I am often more capable than Cain. It’s wrong to judge him by the same standards used to judge me. From his depressed state, he does not have the same tools for success.
  1. Cain does not study well.
  2. Cain does communicate well.
  3. Cain does not understand what he reads the way I do. He finds most things too boring to follow.
  4. Cain does not believe his efforts will ever result in a relevant difference in his life.
  5. Cain cannot imagine a way to even start trying to fix things.
  6. Cain is not analytical.
  7. Cain is depressed.
  8. Cain is despondent.
Do I pity Cain? Do I merely sympathize with him from a safe emotional distance?

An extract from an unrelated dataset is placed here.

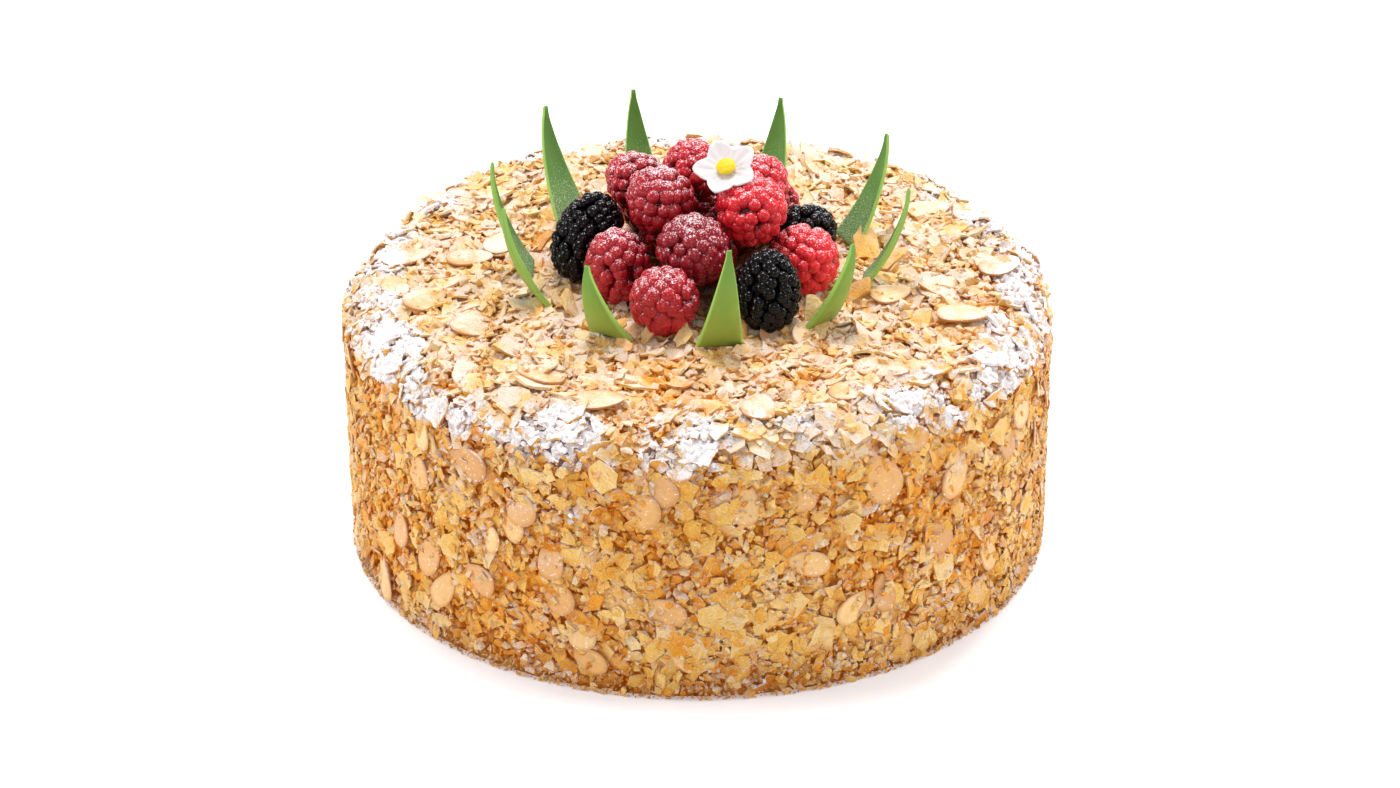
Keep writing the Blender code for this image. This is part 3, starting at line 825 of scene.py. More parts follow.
def powdered(finish, colour, dusting, speck):
    """Lays the fine dust that is on all that faces up, grains of sugar and the rim's icing sugar over a
    colour. Gives the colour and how much of it is icing sugar."""
    grains = finish.noise(0.55 * MM, 2.0, 0.7)
    clouds = finish.noise(9 * MM, 3.0, 0.6).step(0.34, 0.68)
    exposed = finish.attribute("proud").step(-1.2 * MM, 1.3 * MM)
    film = finish.upward.step(-0.05, 0.9) * (0.14 + clouds * 1.25) * (grains - 0.2).at_least(0.0)
    film = film * (2.7 * dusting)
    specks = finish.noise(speck, 1.0).step(0.64, 0.7) * 0.8
    film = film.at_least(specks * (clouds * 0.7 + 0.3)).at_most(0.8) * exposed
    colour = finish.mixed(film, colour, "dust_colour")
    cover = (sugar_cover(finish) + (grains - 0.5) * 0.9).step(0.42, 0.88)
    return finish.mixed(cover, colour, "sugar_colour"), cover


def heap_shade(finish):
    """How much painted shade darkens the pastry under the berry heap."""
    return 1 - finish.from_axis().step(24 * MM, 38 * MM)


def pastry_finish(name, darker=0.0, dusty=1.0):
    """Baked puff pastry: amber where it browned, pale where it is thin, with painted shade in the gaps
    between and painted light on what stands proud.
    """
    settings = bpy.context.scene.napoleon_cake
    finish = Finish(name)
    height = finish.split(finish.place)[2]
    patches = finish.noise(26 * MM, 2.0)
    mottle = finish.noise(2.2 * MM, 3.0)
    grain = finish.noise(0.75 * MM, 4.0, 0.65)
    bake = finish.attribute("tone") * 0.56 + patches * 0.35 + mottle * 0.4 + grain * 0.45 - 0.42 - darker
    # Painted light: pastry that faces up or stands proud is made paler
    level = finish.upward.step(0.3, 0.9)
    bake = bake + finish.attribute("proud").step(-1 * MM, 3 * MM) * 0.22 + level * 0.15
    colour = finish.ramp(
        bake, (0.0, "pastry_brown"), (0.3, "pastry_amber"), (0.62, "pastry_gold"), (1.0, "pastry_pale"))
    pinkish = finish.noise(13 * MM, 1.0).step(0.52, 0.74) * 0.3
    colour = finish.mixed(pinkish, colour, "pastry_pink")
    foot = (1 - height.step(2 * MM, 16 * MM)) * finish.noise(4 * MM, 2.0).step(0.35, 0.65) * 0.55
    colour = finish.mixed(foot, colour, "pastry_foot")
    # Painted shade: orange-brown in the gaps of the coat and on faces turned down, less on level tops
    gap = 1 - finish.attribute("proud").step(-3.0 * MM, -0.5 * MM)
    under = 1 - finish.upward.step(-0.7, 0.15)
    deep = (gap * (0.85 - level * 0.3)).at_least(under * 0.7)
    colour = finish.mixed(deep, colour, "pastry_gap")
    colour, cover = powdered(finish, colour, settings.dusting * dusty, 0.6 * MM)
    # Painted shade under the berry heap: dark brown where the berries shut out the light
    colour = finish.mixed(heap_shade(finish) * 0.8, colour, "juice_colour")
    flaky, _ = finish.plates(2.2 * MM)
    normal = finish.bump(grain * 1.6 + cover * 0.5 + flaky / MM * 0.8, 0.6 * MM, 0.9)
    # Painted glow: an emission that stands in for warm light bounced into the low gaps
    low = 1 - finish.attribute("proud").step(-2.5 * MM, 1.5 * MM)
    glow = finish.mixed(low * (1 - cover) * (1 - level * 0.7), (0.0, 0.0, 0.0, 1.0), "pastry_glow")
    return finish.principled(
        base_color=colour, roughness=0.66 + cover * 0.3, normal=normal, specular_ior_level=0.08,
        emission_color=glow, emission_strength=settings.glow)


def almond_finish():
    """Blanched, toasted almond: waxy, with long fine ridges, a browner rim and grains of sugar."""
    settings = bpy.context.scene.napoleon_cake
    finish = Finish("toasted_almond")
    across = finish.attribute("across")
    mottle = finish.noise(3.5 * MM, 3.0)
    bake = finish.attribute("tone") * 0.8 + mottle * 0.5 - 0.15
    colour = finish.ramp(bake, (0.0, "almond_pale"), (0.5, "almond_gold"), (1.0, "almond_brown"))
    colour = finish.mixed(finish.attribute("rim").step(0.74, 1.0) * 0.5, colour, "almond_rim")
    ridges = (across * 46 + mottle * 5).sine() * 0.5 + 0.5
    colour = finish.mixed(ridges * 0.06, colour, "almond_rim")
    # Painted shade where an almond lies low in the gaps of the coat
    gap = 1 - finish.attribute("proud").step(-2.4 * MM, -0.4 * MM)
    colour = finish.mixed(gap * 0.5, colour, "pastry_gap")
    colour, cover = powdered(finish, colour, settings.dusting * 0.5, 0.85 * MM)
    grain = finish.noise(0.6 * MM, 3.0)
    normal = finish.bump(ridges * 0.25 + grain * 0.4 + cover, 0.22 * MM, 0.6)
    return finish.principled(
        base_color=colour, roughness=0.42 + cover * 0.4, normal=normal, specular_ior_level=0.45)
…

I regard Cain loathingly: “Get off the streets and go to school.” It is easy to say, with my attributes and my talents and the roots of my education behind me. It was not always easy, though, back before I was homeless, when I was made of the same fabric as he is; before our fates were sealed, when fortune dispatched me in one direction and him in another. It’s natural to feel scorn for those in need. They want what is ours and they don’t seem to want to work for it, the way we did. That is how I see Cain. I strive for excellence and he covets it in grossly explicit ways. I am not inclined to share the fruits of my labor. I would rather it rot on the vine than reach his decaying lips. He threatens me with his wanting, his needs, his destitution, his desperation. He not only wants what is mine, but he reminds me that if you were to take away the serendipitous virtues and happenstance that separated the two of us, what would be left: One homeless man’s contempt for another.